Correspondingly, these customs or symbols of what constitute beauty contribute to the process of defining space. As David Morley observes in Home Territories: Media, Mobility and Identity, “a unified sense of self and nation” originates from an “image of unity” (Morley 31). This image of unity emphasizes a “common” character, which a group of individuals possess. While in today’s society fashion does not necessarily have to be culturally specific, aesthetic choices do aid in the placement of individuals within society. Furthermore, this creation of the spaces within society “depends on the exclusion or ‘othering’ of any foreign element that disrupts that image of unity” (Morley 31). Morley emphasizes the process of exclusion as a primary component in the defining of a specific space. Again, we see a binary discourse. Through this process, boundaries can be visually comprehensible.

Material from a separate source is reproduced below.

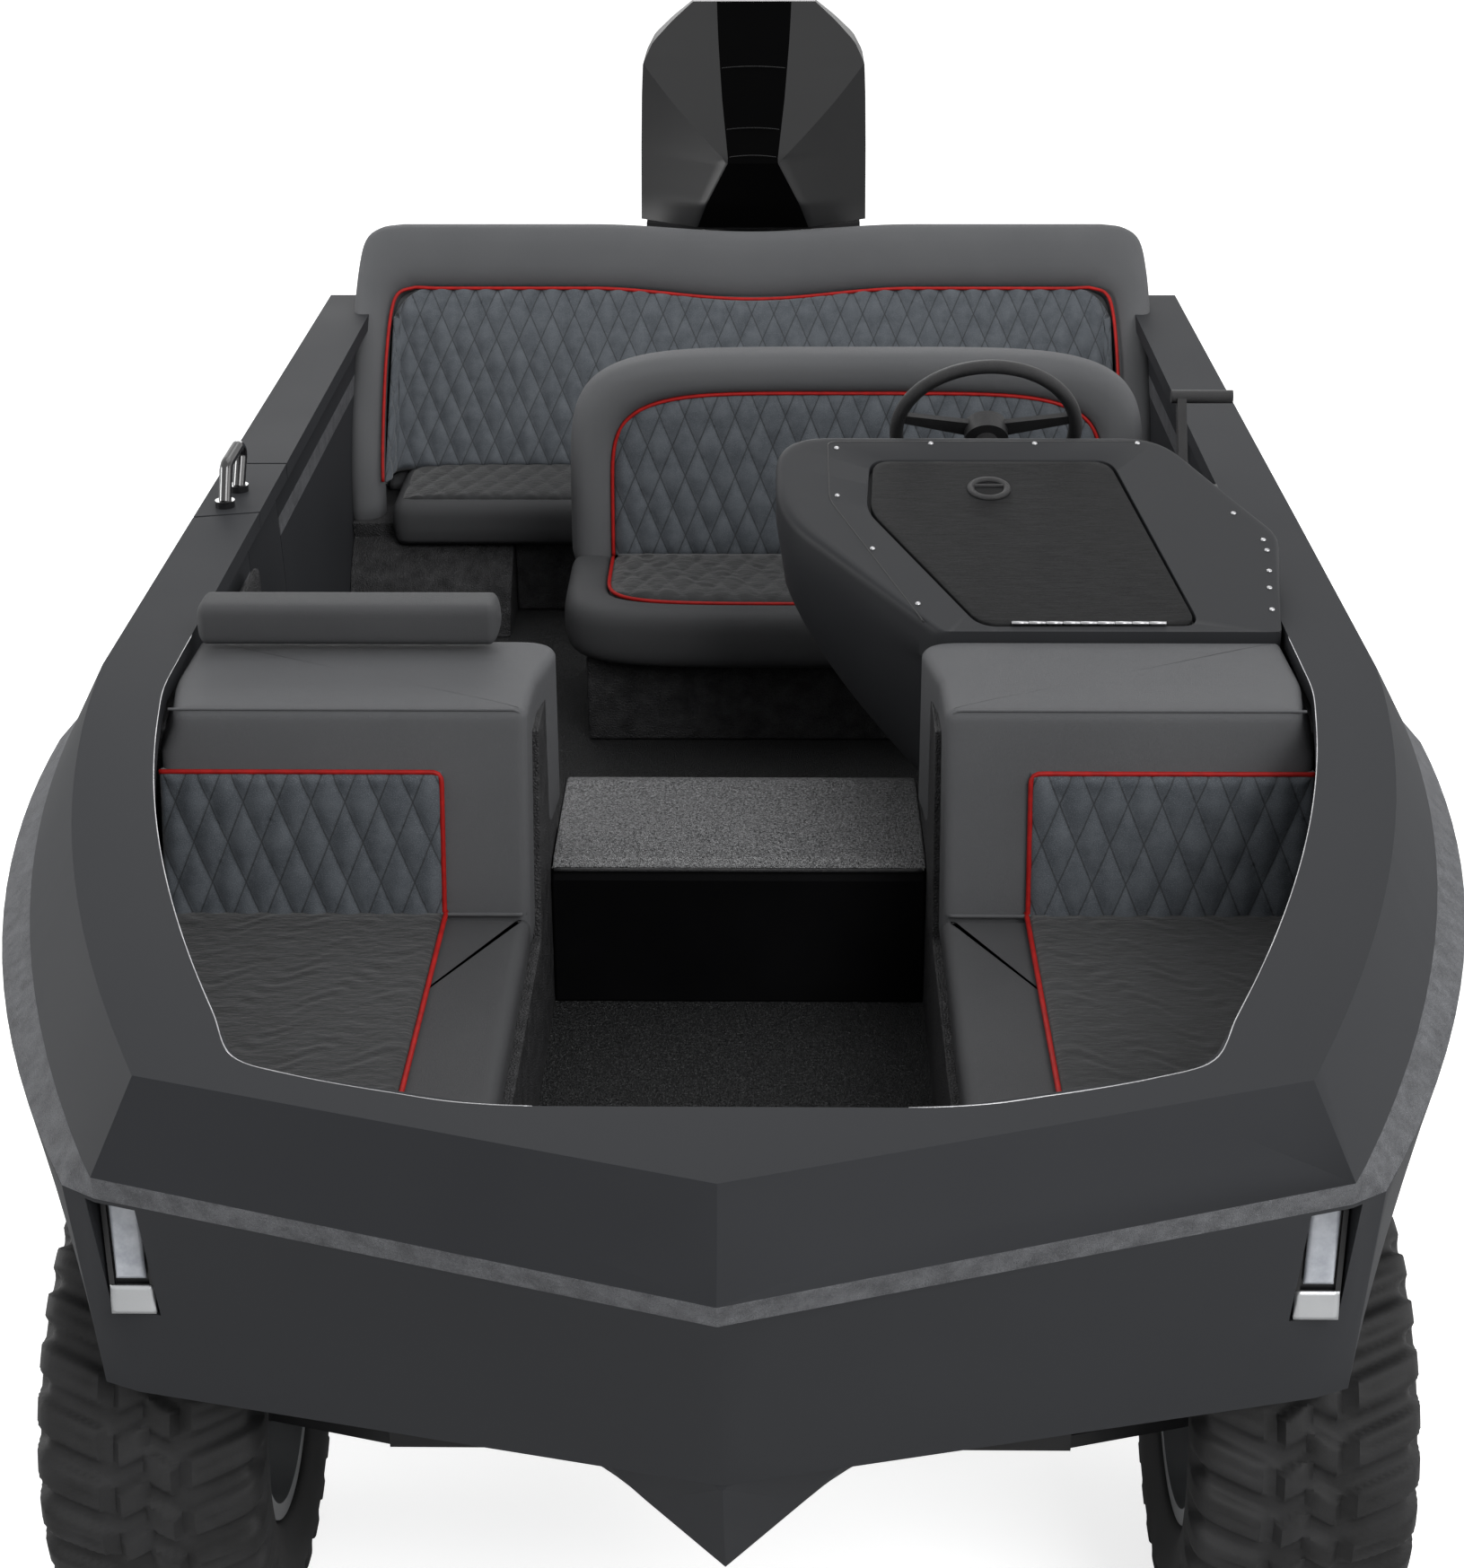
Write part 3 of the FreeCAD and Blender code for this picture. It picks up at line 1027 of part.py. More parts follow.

In this light, does beauty create a specific space within society? If so, is this space universal, or nation/culture specific?

Bibliography:

Eco, Umberto, and Alastair McEwen. History of Beauty. New York: Rizzoli, 2004. Print.

The Man Repeller. Web. 01 Oct. 2010. .

Morley, David. Home Territories: Media, Mobility and Identity. London: Routledge,

2000. Print.

Scruton, Richard. Beauty. Oxford: Oxford UP, 2009. Print.